What we basically want to do is fly around the game while staying near the ground, so all textures and objects are loaded into your memory as fast as possible. This is going to “stress test” Skyrim’s stability and the engine’s ability to load things without crashing, at super speeds. Think of it like “benchmarking” your mod load order list.
Sooner or later, Skyrim probably will crash – it used to crash a lot more frequently when running out of texture memory, but that doesn’t really happen in 2018 with texture memory patches and all the updates to Skyrim over the years. But your game will crash after a while of flying around at Superman speeds and loading the whole game world as quickly as you can fly through it.
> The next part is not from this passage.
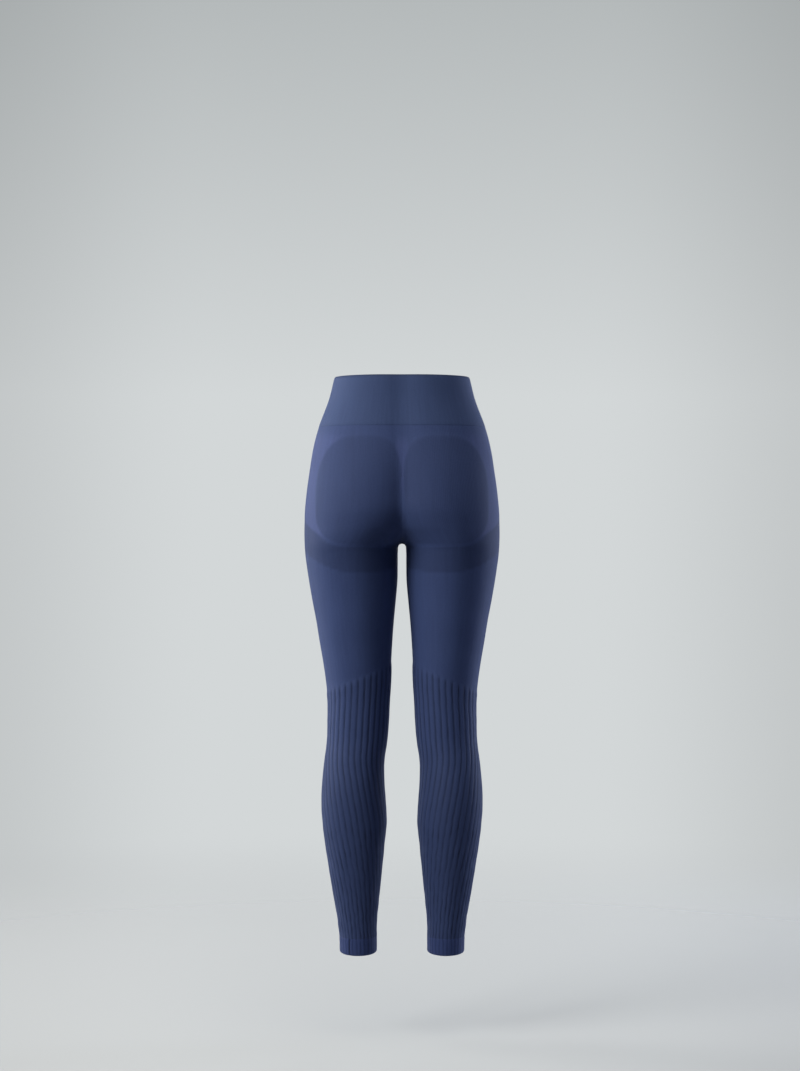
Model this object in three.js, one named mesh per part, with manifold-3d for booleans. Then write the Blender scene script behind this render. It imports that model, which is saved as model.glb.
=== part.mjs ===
// Seamless-knit leggings, full length and high waisted, in the shape they take on a standing figure.
// Millimetres, +Z up. The back faces +Y and the wearer's left is +X.
// The origin is the middle of the waist opening, level with the top edge of the waistband.
import * as THREE from "three";
import { mergeVertices } from "three/addons/utils/BufferGeometryUtils.js";
import Module from "manifold-3d";

const BAND_DEPTH = 87; // top edge of the waistband down to its join
const CUFF_TOP = -968.7; // where the turned ankle cuff begins
const HEM = -995.5; // lowest level of the cuff, before its slope
const HEM_SLOPE = 2.5; // how much lower the hem lies at the back of the ankle than at its sides
const SEAM_GAP = 0.3; // clearance between two pieces that are joined
const WALL = 1.4; // body knit
const TURNED = 1.0; // how far a doubled cuff stands out over the knit
const BAND_PROUD = 0.4; // how far the doubled waistband stands out over the knit
const BAND_INSIDE = 1.6; // depth of the waistband's inner face below the knit's surface

const RIBS = 32; // vertical ribs round one leg
const RIB_HEIGHT = 0.9; // a rib's rise over the groove beside it
const RIB_PROFILE = [0, 1, 1]; // groove, then the two shoulders of a broad flat rib
const RIB_START = -516; // level of the ribs' top ends in the middle of the leg
const RIB_SLANT = -24; // the top ends lie this much lower on the outer side, and higher on the inner
const RIB_RUN_IN = 12; // length over which a rib rises to its full height
const CUFF_RIB = 0.35; // faint ribs that the cuff keeps
const BAND_COLUMNS = 48; // divisions round the waistband
const PLAIN_COLUMNS = 48; // divisions round a leg above the ribs
const CLOSING = 40; // how far the leg's tube runs past the middle plane before it is trimmed there

const BLEND = 0.4; // softness of the valley between the two sides of the body
const BLEND_LEAN = 0.2; // how much softer that valley is at the front than at the back

// Sections of the worn garment, one row for each level from the waist to the hem.
// z: level. outer: half width over both sides. centre: x of the middle of one side, or of one leg.
// seat: x of the fullest point at the back. front and back: depth from the section's middle line.
// shift: y of that middle line.
const SECTIONS = [
  { z: 0, outer: 117, centre: 26, seat: 28, front: 84, back: 80, shift: 0 },
  { z: -40, outer: 127, centre: 29, seat: 32, front: 89, back: 84, shift: 0 },
  { z: -87, outer: 144.5, centre: 35, seat: 37, front: 95, back: 92, shift: 0 },
  { z: -126, outer: 154.5, centre: 40, seat: 43, front: 99, back: 101, shift: 0 },
  { z: -161, outer: 160.2, centre: 45, seat: 50, front: 100, back: 109, shift: 0 },
  { z: -196, outer: 165.1, centre: 49, seat: 56, front: 100, back: 115, shift: 0 },
  { z: -231, outer: 168.6, centre: 54, seat: 61, front: 99, back: 118, shift: 0 },
  { z: -258, outer: 169.5, centre: 66, seat: 70, front: 97, back: 115, shift: 0 },
  { z: -275, outer: 169.6, centre: 79, seat: 80, front: 94.5, back: 111, shift: 0 },
  { z: -290, outer: 169.2, centre: 87, seat: 87, front: 92, back: 106.5, shift: 0 },
  { z: -302, outer: 168.5, centre: 87.8, seat: 87.8, front: 90, back: 102.5, shift: 0 },
  { z: -320, outer: 166.5, centre: 86.9, seat: 86.9, front: 87.5, back: 97.5, shift: 0 },
  { z: -353, outer: 161.6, centre: 84.7, seat: 84.7, front: 84, back: 90.5, shift: 0 },
  { z: -388, outer: 155.6, centre: 83.2, seat: 83.2, front: 80.5, back: 84.5, shift: 0 },
  { z: -422, outer: 149, centre: 81.5, seat: 81.5, front: 76, back: 79, shift: 1 },
  { z: -457, outer: 143.4, centre: 80, seat: 80, front: 72, back: 73.5, shift: 1 },
  { z: -492, outer: 137.3, centre: 77.9, seat: 77.9, front: 68, back: 68.5, shift: 2 },
  { z: -527, outer: 132.2, centre: 75.8, seat: 75.8, front: 64.5, back: 64, shift: 2 },
  { z: -561, outer: 128.8, centre: 75.2, seat: 75.2, front: 62, back: 59.5, shift: 3 },
  { z: -596, outer: 128.6, centre: 76, seat: 76, front: 61, back: 56.5, shift: 4 },
  { z: -631, outer: 129.6, centre: 77.9, seat: 77.9, front: 59.5, back: 55, shift: 5 },
  { z: -666, outer: 133.9, centre: 82.6, seat: 82.6, front: 56, back: 57.5, shift: 8 },
  { z: -700, outer: 137.4, centre: 84.3, seat: 84.3, front: 52.5, back: 61.5, shift: 11 },
  { z: -735, outer: 139.1, centre: 83.9, seat: 83.9, front: 50, back: 64, shift: 12 },
  { z: -770, outer: 137.4, centre: 82.2, seat: 82.2, front: 48.5, back: 63, shift: 12 },
  { z: -805, outer: 133, centre: 81.6, seat: 81.6, front: 46.5, back: 58.5, shift: 12 },
  { z: -840, outer: 127.8, centre: 80.8, seat: 80.8, front: 44, back: 52.5, shift: 12 },
  { z: -874, outer: 122.4, centre: 79.9, seat: 79.9, front: 41, back: 46.5, shift: 11 },
  { z: -909, outer: 116.2, centre: 78.5, seat: 78.5, front: 38.5, back: 41.5, shift: 10 },
  { z: -944, outer: 110.5, centre: 77.3, seat: 77.3, front: 37, back: 38.5, shift: 9 },
  { z: -972, outer: 107.4, centre: 76, seat: 76, front: 36.5, back: 37.5, shift: 8 },
  { z: -1010, outer: 106.8, centre: 75.8, seat: 75.8, front: 37, back: 38, shift: 6 },
];

// Drift of the ribs round the leg: at the back they run towards the inner side on their way down.
const DRIFT = [
  { z: 0, along: 0 },
  { z: -640, along: 0 },
  { z: -700, along: 5 },
  { z: -770, along: 13 },
  { z: -840, along: 21 },
  { z: -880, along: 24 },
  { z: -1010, along: 25 },
];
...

The trick here is to figure out
- What game area you crashed in
- How long you were flying around before you crashed
If you were flying around for a long time before you crashed, it was probably the engine running out of texture memory or similar. However, if you crashed immediately upon entering a certain area, that area could be the culprit. You’ll need to experiment with this, and do several stability tests to determine if specific areas are causing crashes.
Once you figure out which specific area is causing crashes, go back to your mod list and check them carefully, especially their descriptions on their mod pages. Are any of your mods adding spawn points (such as NPC patrols) or other scripts to that area? If so, disable those mods and add them back one by one, until you find the culprit.